**The problem:**
Copy each line below in which the string "behind" occurs.
══════
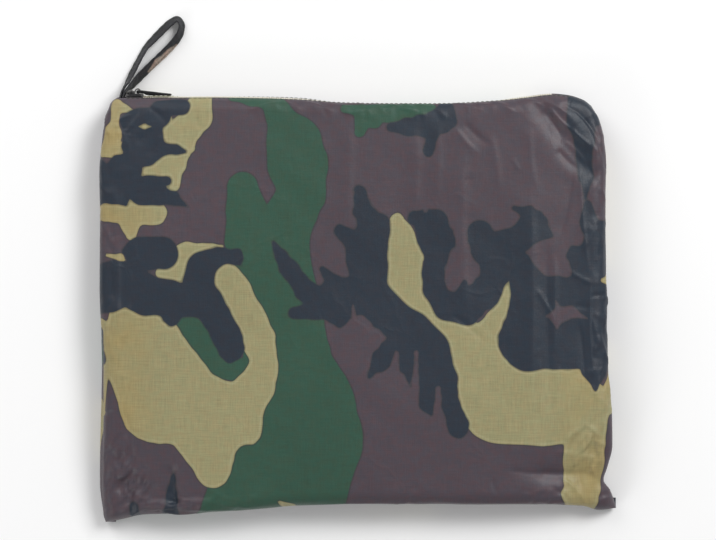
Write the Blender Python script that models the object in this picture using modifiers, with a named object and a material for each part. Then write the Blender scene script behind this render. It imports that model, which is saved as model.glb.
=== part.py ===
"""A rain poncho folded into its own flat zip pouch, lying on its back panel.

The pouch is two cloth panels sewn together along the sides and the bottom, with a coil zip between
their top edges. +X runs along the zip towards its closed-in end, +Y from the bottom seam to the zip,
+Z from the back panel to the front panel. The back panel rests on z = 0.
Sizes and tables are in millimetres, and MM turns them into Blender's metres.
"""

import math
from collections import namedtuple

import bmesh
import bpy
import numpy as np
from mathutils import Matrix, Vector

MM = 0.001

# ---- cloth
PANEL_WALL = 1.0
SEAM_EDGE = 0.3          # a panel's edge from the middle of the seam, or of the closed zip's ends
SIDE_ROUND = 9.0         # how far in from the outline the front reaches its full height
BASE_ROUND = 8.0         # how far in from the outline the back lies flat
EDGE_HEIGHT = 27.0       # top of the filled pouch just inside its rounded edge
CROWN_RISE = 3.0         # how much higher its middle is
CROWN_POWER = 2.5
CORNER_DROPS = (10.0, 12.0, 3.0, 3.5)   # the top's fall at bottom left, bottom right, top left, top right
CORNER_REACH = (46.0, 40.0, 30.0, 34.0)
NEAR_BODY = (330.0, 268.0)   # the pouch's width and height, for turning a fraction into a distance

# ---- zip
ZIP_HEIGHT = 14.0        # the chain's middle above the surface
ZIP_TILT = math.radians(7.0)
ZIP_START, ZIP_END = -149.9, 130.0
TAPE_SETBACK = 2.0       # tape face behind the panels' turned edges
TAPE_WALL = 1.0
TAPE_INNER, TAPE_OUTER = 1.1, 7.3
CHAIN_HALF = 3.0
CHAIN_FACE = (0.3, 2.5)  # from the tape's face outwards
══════
**Result:**
Write the Blender Python script that models the object in this picture using modifiers, with a named object and a material for each part. Then write the Blender scene script behind this render. It imports that model, which is saved as model.glb.
TAPE_SETBACK = 2.0       # tape face behind the panels' turned edges